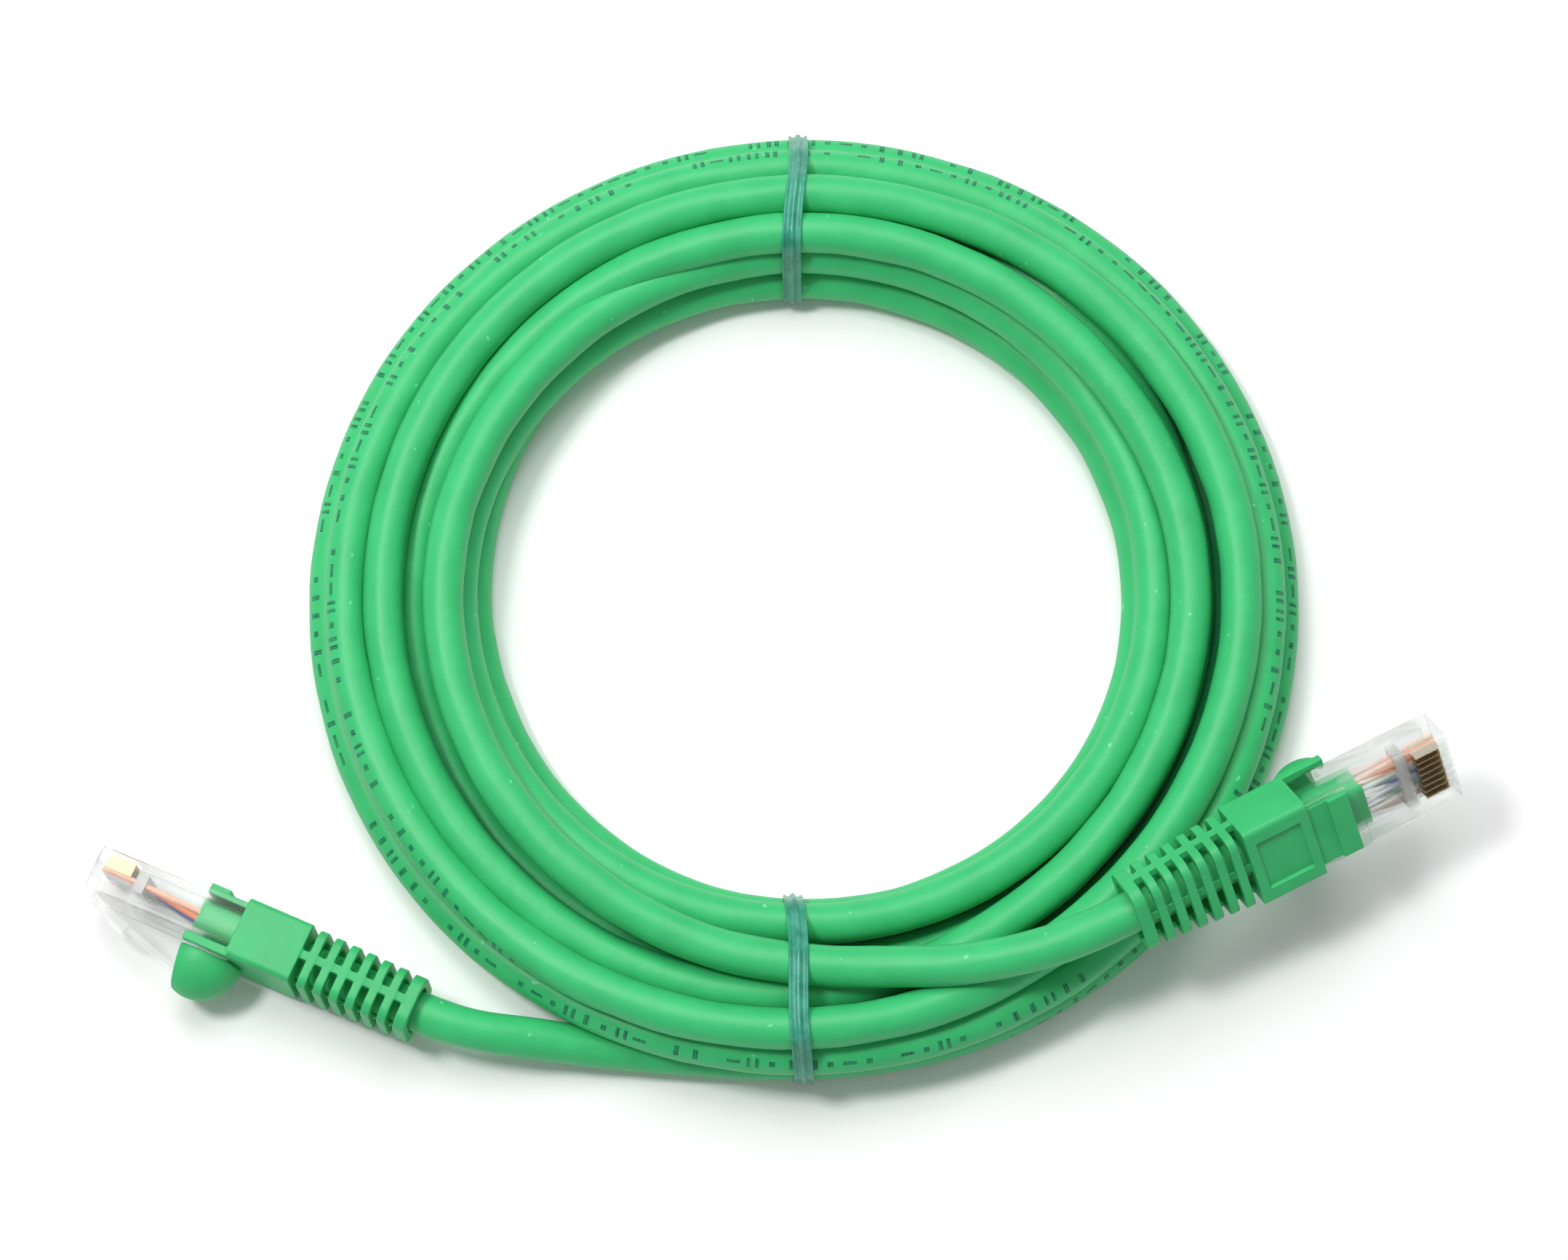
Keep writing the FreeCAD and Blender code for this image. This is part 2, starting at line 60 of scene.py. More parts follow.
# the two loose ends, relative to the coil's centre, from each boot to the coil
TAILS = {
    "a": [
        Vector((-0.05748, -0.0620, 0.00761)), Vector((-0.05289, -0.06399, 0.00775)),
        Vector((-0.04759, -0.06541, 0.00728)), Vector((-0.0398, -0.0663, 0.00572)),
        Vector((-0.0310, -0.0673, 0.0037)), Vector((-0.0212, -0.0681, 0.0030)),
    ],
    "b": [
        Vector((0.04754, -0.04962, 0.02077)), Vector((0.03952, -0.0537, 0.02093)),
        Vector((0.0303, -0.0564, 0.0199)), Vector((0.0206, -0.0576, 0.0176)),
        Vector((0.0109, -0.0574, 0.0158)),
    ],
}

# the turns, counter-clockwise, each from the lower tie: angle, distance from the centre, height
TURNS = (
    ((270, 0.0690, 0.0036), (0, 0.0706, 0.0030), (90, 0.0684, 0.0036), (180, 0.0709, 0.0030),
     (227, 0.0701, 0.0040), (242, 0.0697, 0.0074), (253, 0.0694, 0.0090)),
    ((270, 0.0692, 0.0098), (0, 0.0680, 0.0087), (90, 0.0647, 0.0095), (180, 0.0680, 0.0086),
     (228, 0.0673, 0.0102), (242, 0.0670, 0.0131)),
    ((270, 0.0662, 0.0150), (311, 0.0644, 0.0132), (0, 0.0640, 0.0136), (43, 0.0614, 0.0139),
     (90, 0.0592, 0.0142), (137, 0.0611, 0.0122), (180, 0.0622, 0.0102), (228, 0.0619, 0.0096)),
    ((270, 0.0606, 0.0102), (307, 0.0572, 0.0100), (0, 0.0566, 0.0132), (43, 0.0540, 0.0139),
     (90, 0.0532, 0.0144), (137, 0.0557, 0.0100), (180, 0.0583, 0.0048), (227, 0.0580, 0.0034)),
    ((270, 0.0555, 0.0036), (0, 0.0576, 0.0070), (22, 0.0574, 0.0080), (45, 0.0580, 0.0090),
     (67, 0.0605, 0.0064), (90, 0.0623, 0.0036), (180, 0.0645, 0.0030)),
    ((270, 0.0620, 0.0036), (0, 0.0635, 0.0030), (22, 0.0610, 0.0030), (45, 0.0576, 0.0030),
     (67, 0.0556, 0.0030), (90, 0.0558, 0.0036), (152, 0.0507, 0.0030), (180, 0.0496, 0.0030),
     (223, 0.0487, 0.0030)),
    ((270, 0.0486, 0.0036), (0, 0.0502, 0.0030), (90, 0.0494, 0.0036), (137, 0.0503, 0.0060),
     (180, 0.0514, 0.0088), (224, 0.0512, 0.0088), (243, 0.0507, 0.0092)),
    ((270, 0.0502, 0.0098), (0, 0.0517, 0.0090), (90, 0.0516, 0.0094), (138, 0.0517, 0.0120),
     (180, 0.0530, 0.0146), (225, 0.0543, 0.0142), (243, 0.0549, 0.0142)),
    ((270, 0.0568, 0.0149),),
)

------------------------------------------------

-- TASK TO CARRY OUT --
Emit the full listing verbatim.

-- RESULT OF THIS EXERCISE --
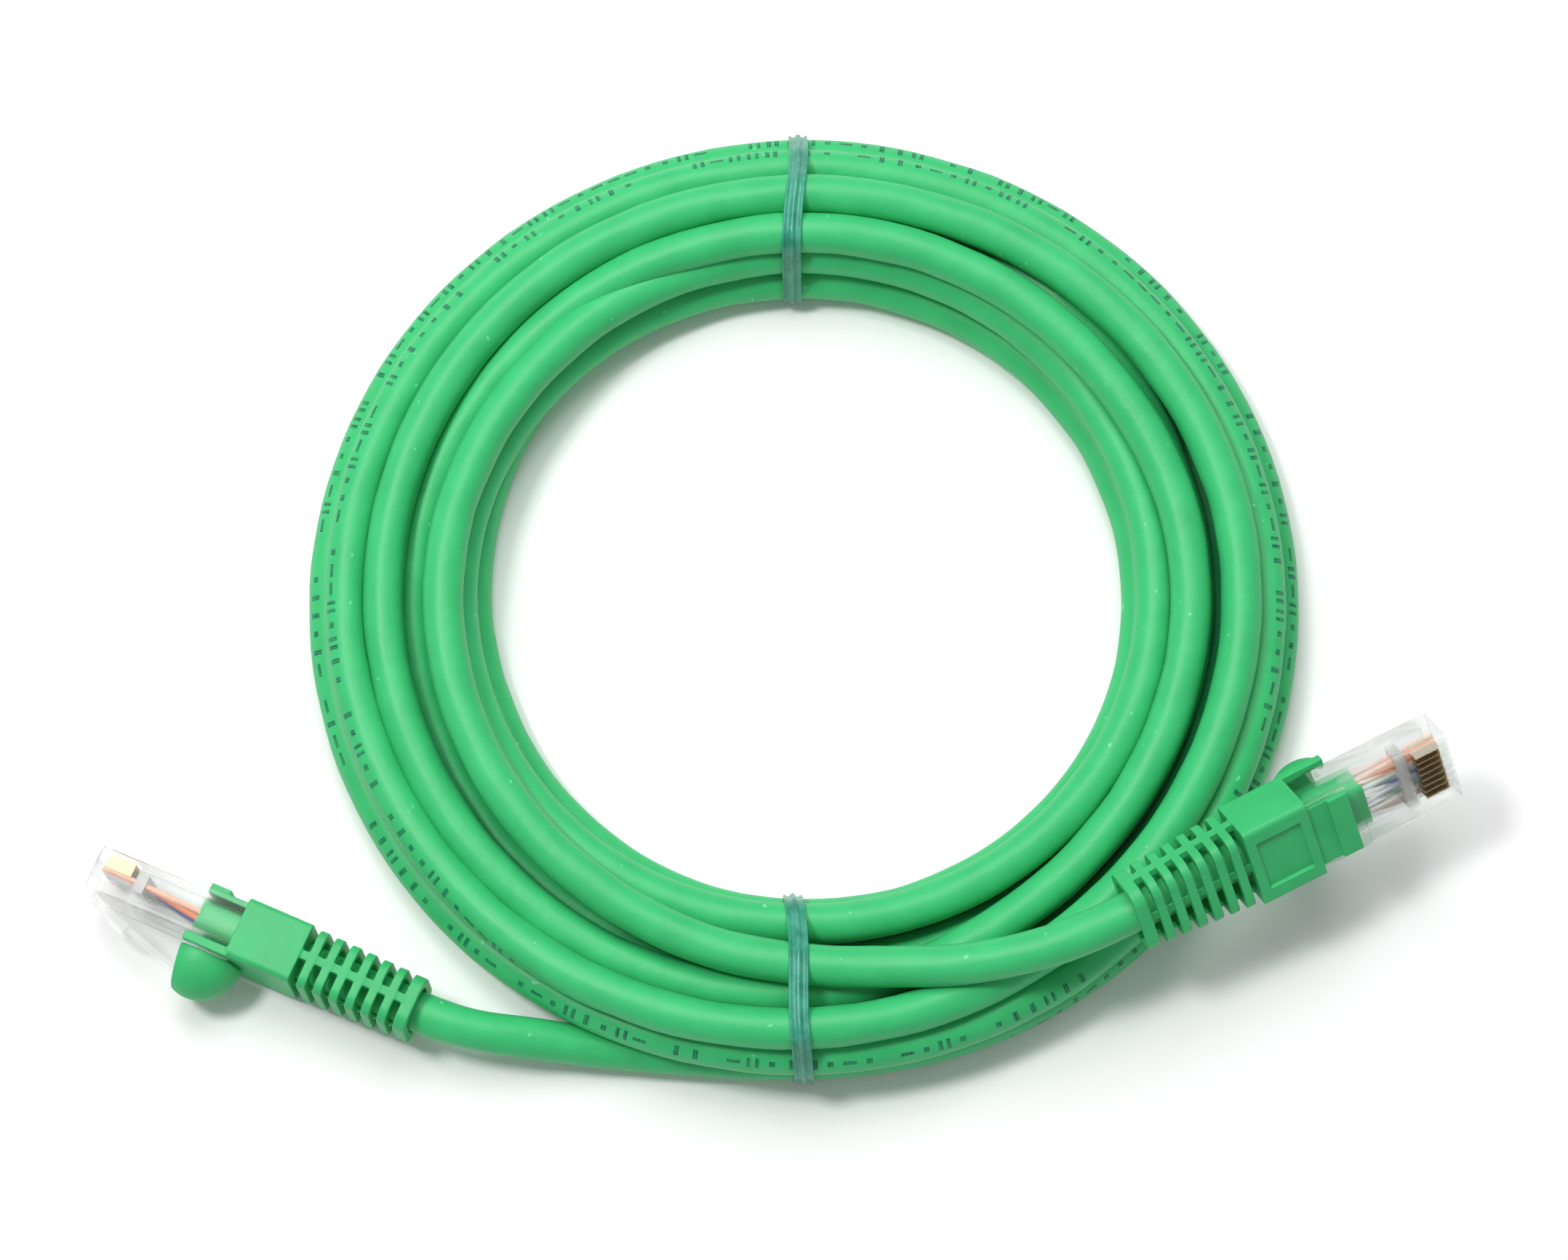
Keep writing the FreeCAD and Blender code for this image. This is part 2, starting at line 60 of scene.py. More parts follow.
# the two loose ends, relative to the coil's centre, from each boot to the coil
TAILS = {
    "a": [
        Vector((-0.05748, -0.0620, 0.00761)), Vector((-0.05289, -0.06399, 0.00775)),
        Vector((-0.04759, -0.06541, 0.00728)), Vector((-0.0398, -0.0663, 0.00572)),
        Vector((-0.0310, -0.0673, 0.0037)), Vector((-0.0212, -0.0681, 0.0030)),
    ],
    "b": [
        Vector((0.04754, -0.04962, 0.02077)), Vector((0.03952, -0.0537, 0.02093)),
        Vector((0.0303, -0.0564, 0.0199)), Vector((0.0206, -0.0576, 0.0176)),
        Vector((0.0109, -0.0574, 0.0158)),
    ],
}

# the turns, counter-clockwise, each from the lower tie: angle, distance from the centre, height
TURNS = (
    ((270, 0.0690, 0.0036), (0, 0.0706, 0.0030), (90, 0.0684, 0.0036), (180, 0.0709, 0.0030),
     (227, 0.0701, 0.0040), (242, 0.0697, 0.0074), (253, 0.0694, 0.0090)),
    ((270, 0.0692, 0.0098), (0, 0.0680, 0.0087), (90, 0.0647, 0.0095), (180, 0.0680, 0.0086),
     (228, 0.0673, 0.0102), (242, 0.0670, 0.0131)),
    ((270, 0.0662, 0.0150), (311, 0.0644, 0.0132), (0, 0.0640, 0.0136), (43, 0.0614, 0.0139),
     (90, 0.0592, 0.0142), (137, 0.0611, 0.0122), (180, 0.0622, 0.0102), (228, 0.0619, 0.0096)),
    ((270, 0.0606, 0.0102), (307, 0.0572, 0.0100), (0, 0.0566, 0.0132), (43, 0.0540, 0.0139),
     (90, 0.0532, 0.0144), (137, 0.0557, 0.0100), (180, 0.0583, 0.0048), (227, 0.0580, 0.0034)),
    ((270, 0.0555, 0.0036), (0, 0.0576, 0.0070), (22, 0.0574, 0.0080), (45, 0.0580, 0.0090),
     (67, 0.0605, 0.0064), (90, 0.0623, 0.0036), (180, 0.0645, 0.0030)),
    ((270, 0.0620, 0.0036), (0, 0.0635, 0.0030), (22, 0.0610, 0.0030), (45, 0.0576, 0.0030),
     (67, 0.0556, 0.0030), (90, 0.0558, 0.0036), (152, 0.0507, 0.0030), (180, 0.0496, 0.0030),
     (223, 0.0487, 0.0030)),
    ((270, 0.0486, 0.0036), (0, 0.0502, 0.0030), (90, 0.0494, 0.0036), (137, 0.0503, 0.0060),
     (180, 0.0514, 0.0088), (224, 0.0512, 0.0088), (243, 0.0507, 0.0092)),
    ((270, 0.0502, 0.0098), (0, 0.0517, 0.0090), (90, 0.0516, 0.0094), (138, 0.0517, 0.0120),
     (180, 0.0530, 0.0146), (225, 0.0543, 0.0142), (243, 0.0549, 0.0142)),
    ((270, 0.0568, 0.0149),),
)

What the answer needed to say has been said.